» Exercise objective
Could every line of the data be printed exactly as it reads?

# START OF Data

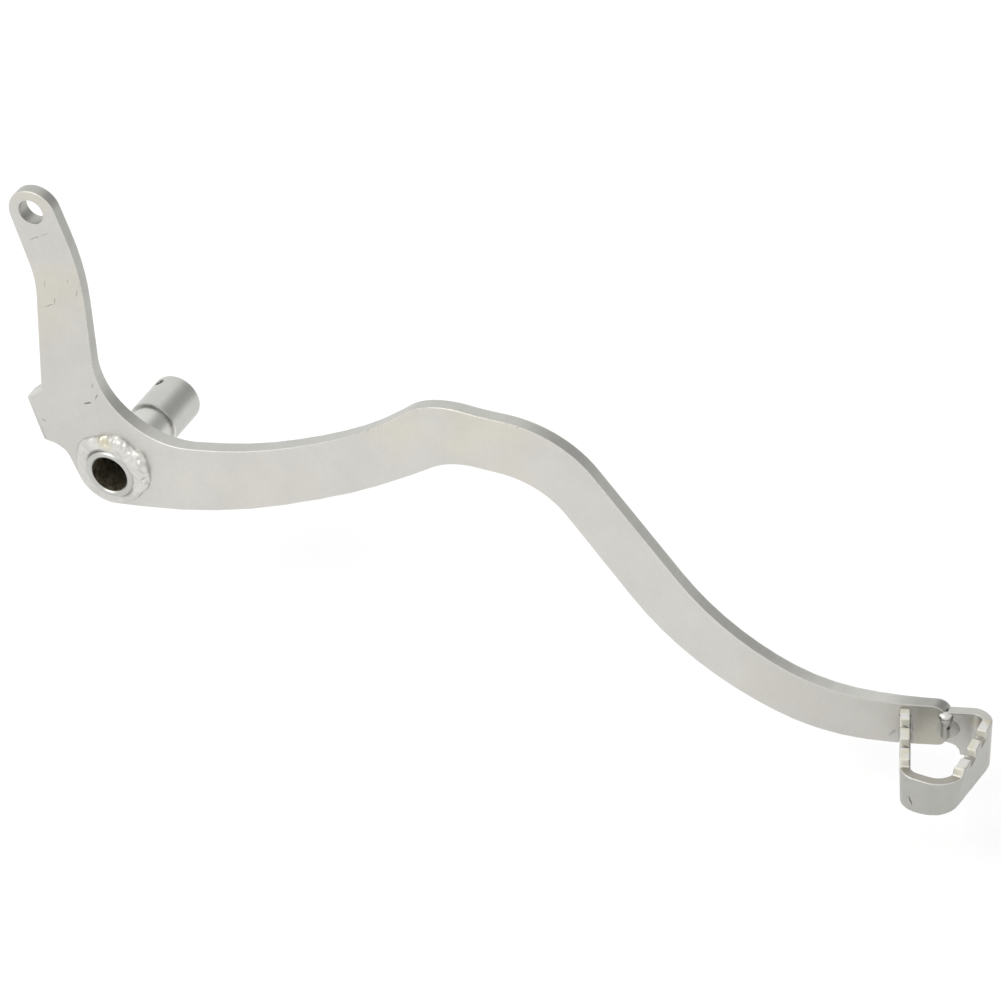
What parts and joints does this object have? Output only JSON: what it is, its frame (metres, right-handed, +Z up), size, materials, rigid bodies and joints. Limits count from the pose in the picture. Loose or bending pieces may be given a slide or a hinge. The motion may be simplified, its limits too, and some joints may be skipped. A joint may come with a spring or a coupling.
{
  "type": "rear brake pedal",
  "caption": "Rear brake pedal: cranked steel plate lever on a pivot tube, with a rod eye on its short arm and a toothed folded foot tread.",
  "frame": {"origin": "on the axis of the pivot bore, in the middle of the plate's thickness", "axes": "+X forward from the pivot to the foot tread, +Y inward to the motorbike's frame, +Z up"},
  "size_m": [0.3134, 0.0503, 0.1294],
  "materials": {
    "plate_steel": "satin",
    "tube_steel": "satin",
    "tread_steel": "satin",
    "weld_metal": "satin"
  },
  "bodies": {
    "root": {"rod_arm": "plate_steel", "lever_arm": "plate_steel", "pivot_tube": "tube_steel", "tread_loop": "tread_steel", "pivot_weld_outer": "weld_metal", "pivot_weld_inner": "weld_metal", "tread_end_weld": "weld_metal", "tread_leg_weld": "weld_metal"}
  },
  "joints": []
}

# END OF Data

» Worked answer
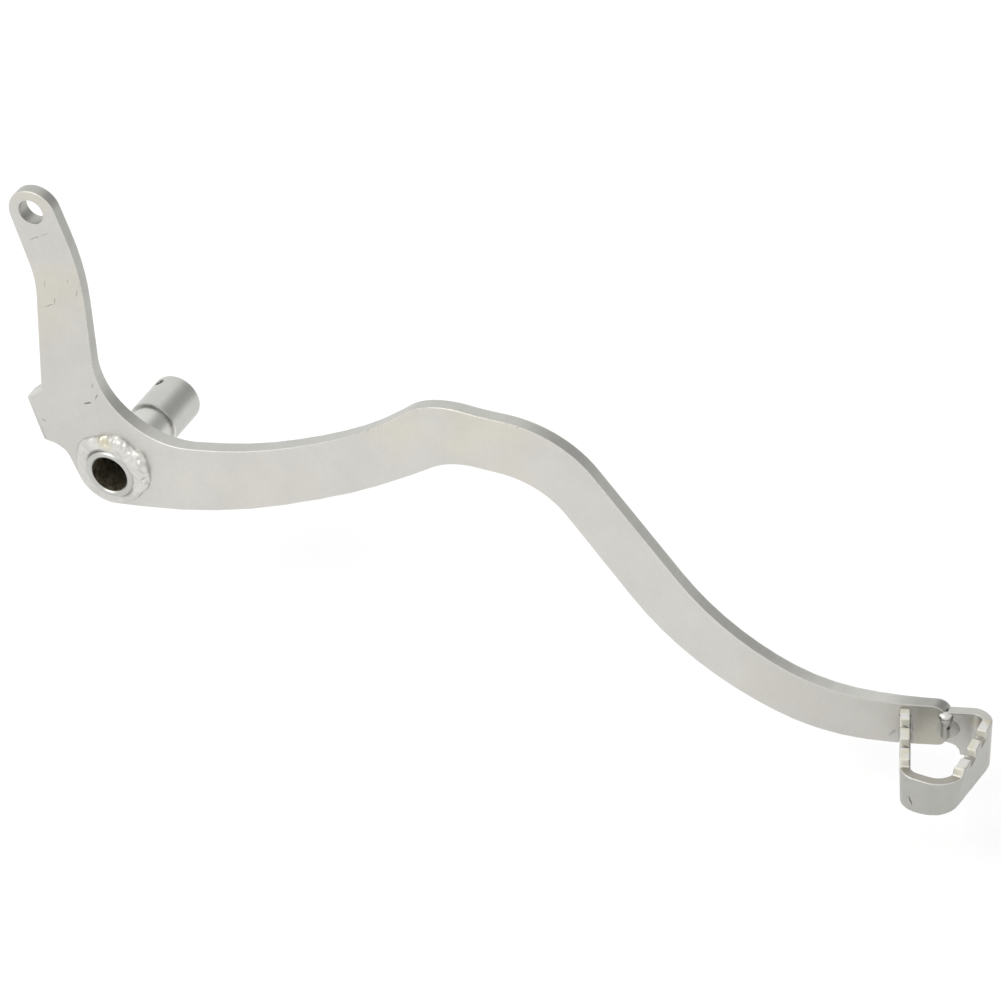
What parts and joints does this object have? Output only JSON: what it is, its frame (metres, right-handed, +Z up), size, materials, rigid bodies and joints. Limits count from the pose in the picture. Loose or bending pieces may be given a slide or a hinge. The motion may be simplified, its limits too, and some joints may be skipped. A joint may come with a spring or a coupling.
{
  "type": "rear brake pedal",
  "caption": "Rear brake pedal: cranked steel plate lever on a pivot tube, with a rod eye on its short arm and a toothed folded foot tread.",
  "frame": {"origin": "on the axis of the pivot bore, in the middle of the plate's thickness", "axes": "+X forward from the pivot to the foot tread, +Y inward to the motorbike's frame, +Z up"},
  "size_m": [0.3134, 0.0503, 0.1294],
  "materials": {
    "plate_steel": "satin",
    "tube_steel": "satin",
    "tread_steel": "satin",
    "weld_metal": "satin"
  },
  "bodies": {
    "root": {"rod_arm": "plate_steel", "lever_arm": "plate_steel", "pivot_tube": "tube_steel", "tread_loop": "tread_steel", "pivot_weld_outer": "weld_metal", "pivot_weld_inner": "weld_metal", "tread_end_weld": "weld_metal", "tread_leg_weld": "weld_metal"}
  },
  "joints": []
}